Im Grunde endet das Buch mit Krzencks berechtigter Frage nach der Zukunft. Die 27 Jahre, in der jetzt der neue Geschichtsverein schon arbeitet (immer unter weiblicher Leitung, das lässt schon aufhorchen), sind ja angefüllt mit Arbeit und Erfolgen. Und trotzdem ist da die Sorge um das „Gedächtnis der Stadt“, das zwar mit dem Stadtgeschichtlichen Museum (das ja 1911 aus den Sammlungsbeständen des Vereins entstand) zu besichtigen ist (selbst das berühmte Stadtmodell von Johann Christoph Merzdorf hat der Verein gefunden und gerettet), aber die wirkliche „Verwurzelung in der Stadtgesellschaft“ schaffen erst Menschen, die sich wirklich für ihr Anliegen einsetzen. Und Stadtgeschichte ist ein Thema, das nicht endet. Im Gegenteil: Gerade die Jahrbücher zeigen, wie viele Themen am Wegesrand liegen und erst von aufmerksamen Forschern aufgehoben werden, die sich bücken und sagen: Das ist ja interessant …
Was sind schon 150 Jahre?
Für Leipzig sind es genau die 150 Jahre, in denen sich professionelle Forscher und „Laien“ tatsächlich erstmals ernsthaft mit der Geschichte dieser Stadt beschäftigt haben. Und die meisten von ihnen bis ins hohe Alter. Denn so etwas lässt einen nicht mehr los. Nur das Loslassen fällt (siehe Wustmann) manchmal etwas schwer.
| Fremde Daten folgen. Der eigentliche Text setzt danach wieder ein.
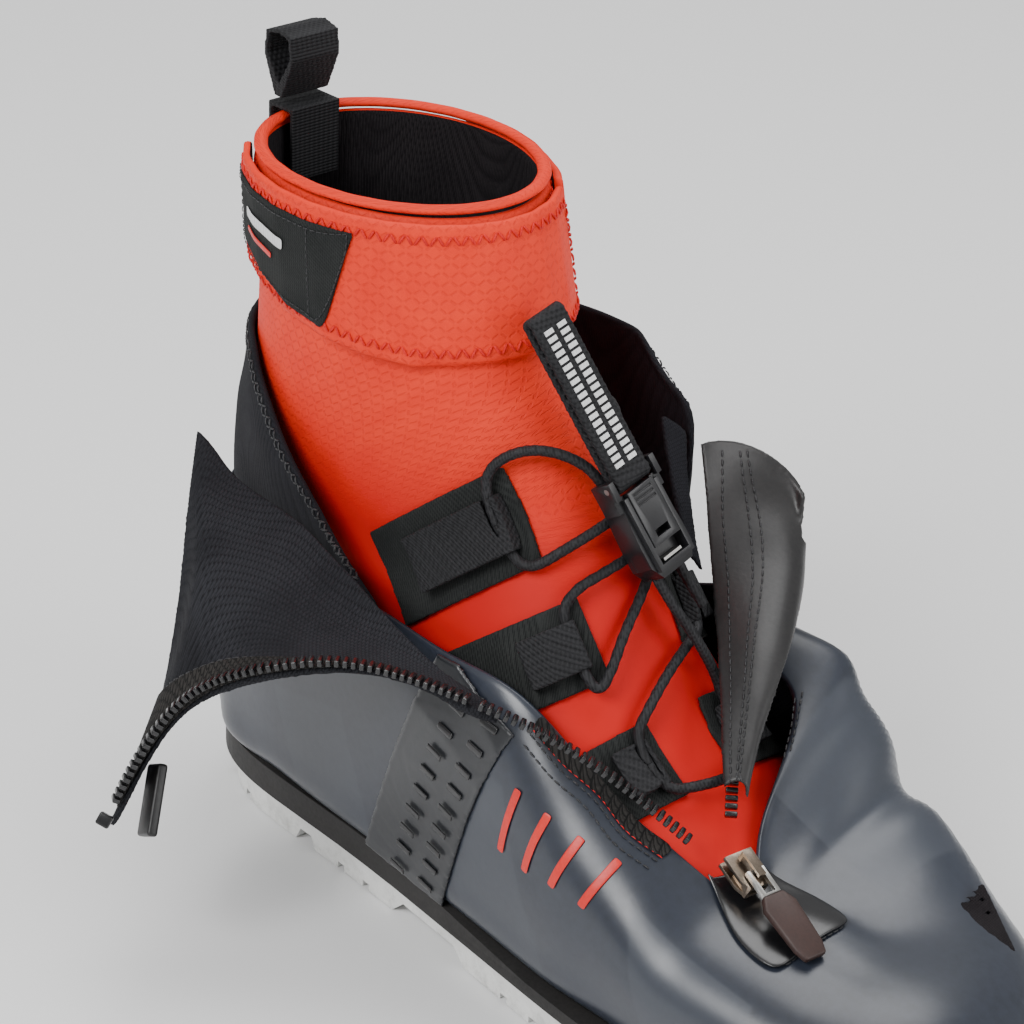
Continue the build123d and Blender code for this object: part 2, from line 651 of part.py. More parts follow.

Aber seit Frauen den Verein leiten, scheint das alles viel reibungsloser zu funktionieren.
Woran liegt das nur?
Aber auch das gehört zur Geschichtsforschung in eigener Sache, die man in diesem Buch komprimiert nachblättern kann, sehr klar gegliedert, auch mit etlichen Übersichtstabellen aufgelockert. Bis hin zur Aufzählung all der Exkursionen, die die Vereinsmitglieder schon in Frühzeiten unternahmen. Denn Geschichte ist nicht nur Archivstaub und Aktenwälzen, sondern immer auch Neugier auf real erlebbare Zeugen der Geschichte.
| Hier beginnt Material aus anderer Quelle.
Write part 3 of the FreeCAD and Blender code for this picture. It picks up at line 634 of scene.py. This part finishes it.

Deswegen gehen auch etliche Gedenktafeln in Leipzig auf das Konto des Vereins, die den Wanderern erklären, wer hier alles mal lebte, wirkte und schuf. So wird Stadt erst fassbar: Als ein Ort, an dem Menschen immerfort Geschichte schaffen. Und damit guten Stoff, um immer neue Geschichten zu erzählen.
Thomas Krzenck „… sich selbst zur Freude und Genugtuung, der Stadt Leipzig aber zur Ehre und zum Nutzen“,, Sax Verlag, Beucha und Markkleeberg, 16,80 Euro.